I soon tracked down a pair of data and clock pins that received regular pulse trains, initially I thought these were an I2C bus, but the bitstream wasn't correct for that (no 9th bit for ACK) so I probed a bit further and found a CS pin for an SPI bus, below is the same capture with different timebase settings ...
A sequence of two bytes followed by twenty three bytes, notice that some bytes are somewhat stretc-h-e-d.
Zoomed in to three of those bytes.
Zoomed in further to a single byte, note the individual bit lengths are somewhat irregular, in particular the 8th bit is always longer than the others, I guess the PIC is busy doing other stuff?

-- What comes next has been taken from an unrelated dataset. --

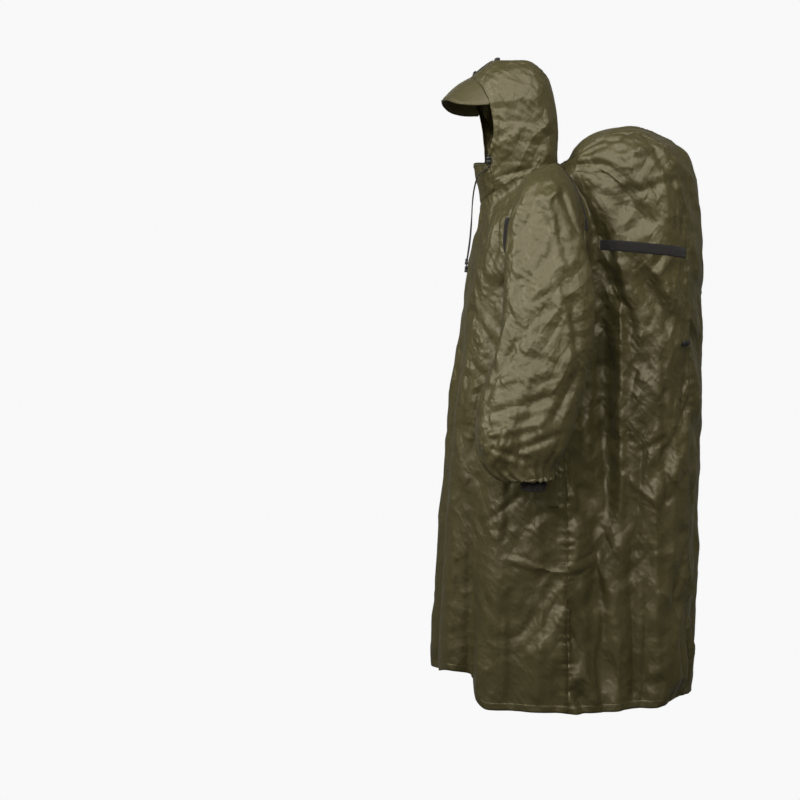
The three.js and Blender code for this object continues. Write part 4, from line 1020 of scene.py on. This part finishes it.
# %% Gathers above the cuffs, and the drawcord's tunnel
for name in SLEEVES:
    row, column = places_of(name)
    around = column / SLEEVE_ROUND * 2 * math.pi
    uneven = 15 * around + 1.3 * np.sin(3 * around + 0.7) + 0.9 * np.sin(5 * around)
    deep = 3.4 * smooth((row - 10.6) / 2.2) * (1 - 0.75 * smooth((row - 13.2) / 0.8))
    lift[index[name].ravel()] += deep * np.cos(uneven)
for name in ("hood_side_left", "hood_side_right", "chin_guard"):
    row, _ = places_of(name)
    lift[index[name].ravel()] += 1.5 * np.exp(-((row - 0.42) / 0.26) ** 2)
points = points + normals * lift[:, None]
normals = find_normals(points)
print("seam points:", len(pull), "of", len(points))

# %% [markdown]
# ## From one skin to sewn panels
# The skin is now cut back into its panels. Each becomes a thin closed shell, so its inside can be
# seen up the sleeves and under the hem, and each stands for the plain wall that it was cut from.

# %% Make a mesh object
def make_piece(name, verts, faces, material, smooth_faces=None):
    mesh = bpy.data.meshes.new(name)
    mesh.from_pydata((np.asarray(verts) * MM).tolist(), [], faces)
    mesh.materials.append(material)
    flags = np.ones(len(faces), bool) if smooth_faces is None else smooth_faces
    mesh.polygons.foreach_set("use_smooth", flags)
    mesh.update()
    piece = bpy.data.objects.new(name, mesh)
    bpy.context.scene.collection.objects.link(piece)
    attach(piece, "root")
    return piece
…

The scope doesn't do a perfect job of decoding the SPI bus, for a start it will only decode a waveform if it sees the CS pin go low within the data that's on screen (rather than off to the left in the memory buffer) and sometimes if you slightly shift the horizontal offset then one or two data bits will "flip", but it lets me see periodic, non-random looking data with minor variations being received ...
The scope can dump the decoded data to a USB stick
so it seems not to be encrypted and now I need to capture enough of it to work out the data fields within it.

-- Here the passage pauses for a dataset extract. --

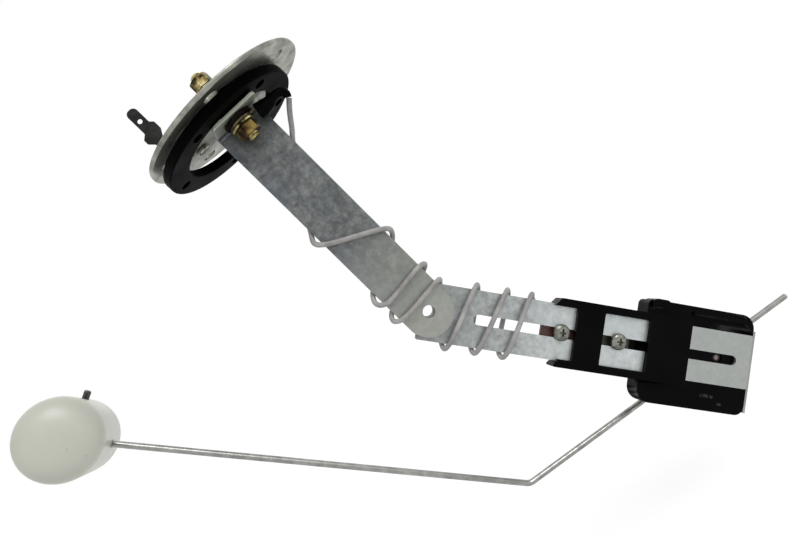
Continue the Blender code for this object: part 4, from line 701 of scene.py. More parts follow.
def prism(outline, low, high, axis="Y"):
    """A prism on an outline: (x, z) along Y, (x, y) along Z or (y, z) along X."""
    place = {
        "X": lambda u, v, h: (h, u, v),
        "Y": lambda u, v, h: (u, h, v),
        "Z": lambda u, v, h: (u, v, h),
    }[axis]
    shape = bmesh.new()
    face = shape.faces.new([shape.verts.new(place(u, v, low)) for u, v in outline])
    added = bmesh.ops.extrude_face_region(shape, geom=[face])
    top = [item for item in added["geom"] if isinstance(item, bmesh.types.BMVert)]
    bmesh.ops.translate(shape, verts=top, vec=Vector(place(0.0, 0.0, high - low)))
    return shape


def hex_nut(node, flats, finish):
    """A nut whose corners are cut back by a cone of 30 degrees above and below."""
    low, high = heights(node)
    corner = flats / math.sqrt(3.0)
    cone = (corner - flats / 2.0) * 0.75
    slant = (MM + cone) * math.tan(math.radians(30.0))
    face = corner - cone - 1.7 * MM
    hexagon = [polar(corner, NUT_TURN + math.pi * i / 3.0) for i in range(6)]
    outline = [(u, v + STUD_Y) for u, v in hexagon]
    nut = piece_from(node.replace("_nut", "") + "_hexagon", prism(outline, low, high, "Z"), finish)
    profile = [(0.0, low - MM), (face, low - MM), (corner + MM, low + slant), (corner + MM, high - slant),
               (face, high + MM), (0.0, high + MM)]
    blank = piece_from("nut_blank", turned(profile, 64, centre=(0.0, STUD_Y)))
    shaped(nut, [drill(STUD_BORE, low - MM, high + MM, 36, centre=(0.0, STUD_Y))], trims=[blank])
    softened(nut, 0.12 * MM, 2, 20.0)
    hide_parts(node)
    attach(nut, "tank_side")


LOWER_BRASS = brass_finish("lower_brass", linear(18, 13, 7), linear(66, 50, 27), linear(138, 116, 64))
hex_nut("lock_nut", 6.4 * MM, BRASS)
hex_nut("terminal_nut", 6.4 * MM, BRASS)
hex_nut("stud_nut", 7.2 * MM, LOWER_BRASS)


# Washers and insulators round the stud: flat brass washers with broken edges, and pressed fibre insulators
# that are dark brown to black, like the spacer between flange and foot.
def stud_ring(node, outer, edge, finish, shoulder=None):
    """A rounded ring on the stud, with a shoulder (radius, height) if it has one."""
    low, high = heights(node)
    body_low = low if shoulder is None or shoulder[1] > 0.0 else low - shoulder[1]
    body_high = high if shoulder is None or shoulder[1] < 0.0 else high - shoulder[1]
    section = soft_ring_profile(STUD_BORE, outer, body_low, body_high, edge)
    ring = piece_from(f"{node}_ring", turned(section, 56, centre=(0.0, STUD_Y)), finish)
    if shoulder is not None:
        inside = 0.4 * MM
        bottom, top = (body_high - inside, high) if shoulder[1] > 0.0 else (low, body_low + inside)
        neck = turned([(STUD_BORE, bottom), (shoulder[0], bottom), (shoulder[0], top), (STUD_BORE, top)],
                      56, centre=(0.0, STUD_Y))
        shaped(ring, joins=[piece_from("shoulder", neck)])
    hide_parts(node)
    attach(ring, "tank_side")


FIBRE = rubber_finish("insulating_fibre", linear(14, 11, 10), linear(40, 31, 27), 0.5, 260.0)
SHOULDER_RADIUS = 3.6 * MM
low, high = heights("flange_insulator")
stud_ring("flange_insulator", 5.5 * MM, 0.25 * MM, FIBRE,
          (SHOULDER_RADIUS, low - (high - 1.5 * MM)))
low, high = heights("foot_insulator")
stud_ring("foot_insulator", 5.6 * MM, 0.25 * MM, FIBRE,
          (SHOULDER_RADIUS, high - (low + 1.2 * MM)))
stud_ring("stud_spacer", 4.1 * MM, 0.3 * MM, FIBRE)
stud_ring("top_washer", 4.7 * MM, 0.12 * MM, BRASS)
stud_ring("lower_washer", 4.7 * MM, 0.12 * MM, BRASS)


# Ground spade: stamped steel with a dark plating. Its foot is riveted to the flange, and the blade that is
# folded up from it has a shoulder, a narrow tip and a small hole.
def corner_arc(before, here, after, radius, facets):
    """The arc that rounds the corner at here."""
    here = Vector(here)
    back = (Vector(before) - here).normalized()
    ahead = (Vector(after) - here).normalized()
    half = back.angle(ahead) / 2.0
    start = here + back * radius / math.tan(half)
    end = here + ahead * radius / math.tan(half)
    middle = here + (back + ahead).normalized() * radius / math.sin(half)
    turn = (start - middle).angle_signed(end - middle)
    first = math.atan2(start.y - middle.y, start.x - middle.x)
    return arc(middle, radius, first, first - turn, facets)


def filleted(corners, facets=6):
    """Rounds each corner (u, v, radius) of an outline with an arc."""
    outline = []
    for i, (u, v, radius) in enumerate(corners):
        if radius > 0.0:
            after = corners[(i + 1) % len(corners)]
            outline += corner_arc(corners[i - 1][:2], (u, v), after[:2], radius, facets)
        else:
            outline.append((u, v))
    return outline


def rectangle(u0, u1, v0, v1, radius=0.0):
    return filleted([(u0, v0, radius), (u1, v0, radius), (u1, v1, radius), (u0, v1, radius)])


DARK_PLATING = mottled_zinc("dark_plating", linear(8, 8, 8), linear(20, 21, 19), linear(40, 41, 38),
                            0.45, 0.6, 200.0, 0.15)
TAB_X = -22.7 * MM
TAB_Y = 3.2 * MM
TAB_THICKNESS = 0.8 * MM
tab_low = FLANGE_THICKNESS + GAP
tip_z = FLANGE_THICKNESS + 23.1 * MM
shoulder_z = FLANGE_THICKNESS + 15.0 * MM
tip = 2.1 * MM
neck = 2.0 * MM


def blade_side(way, shoulder, steps):
    """One edge of the blade, out to its shoulder and back in to its tip; steps are in mm below shoulder_z."""
    widths = (neck, shoulder, shoulder, tip)
    return [(TAB_X + way * width, shoulder_z - step * MM, 0.8 * MM) for width, step in zip(widths, steps)]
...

I have a TUMPA-lite interface which I hoped to use to log the data with a laptop, but it seems the FT232H chip can only act as an SPI master so I haven't tried anything with it, instead I've purchased an FT220XB USB dongle which is "nearly" an SPI slave, close enough that I hope it will cope with the signals coming from the daughter board, if I get nowhere with that, I'll probably try a Bus Pirate.
Previously I've used Python and the Adafruit GPIO library to control the FT232H for driving some RGB pixel LEDs (I've got some changes to their code I ought to offer back to them) I'll try to use the same to read the data using the FT220.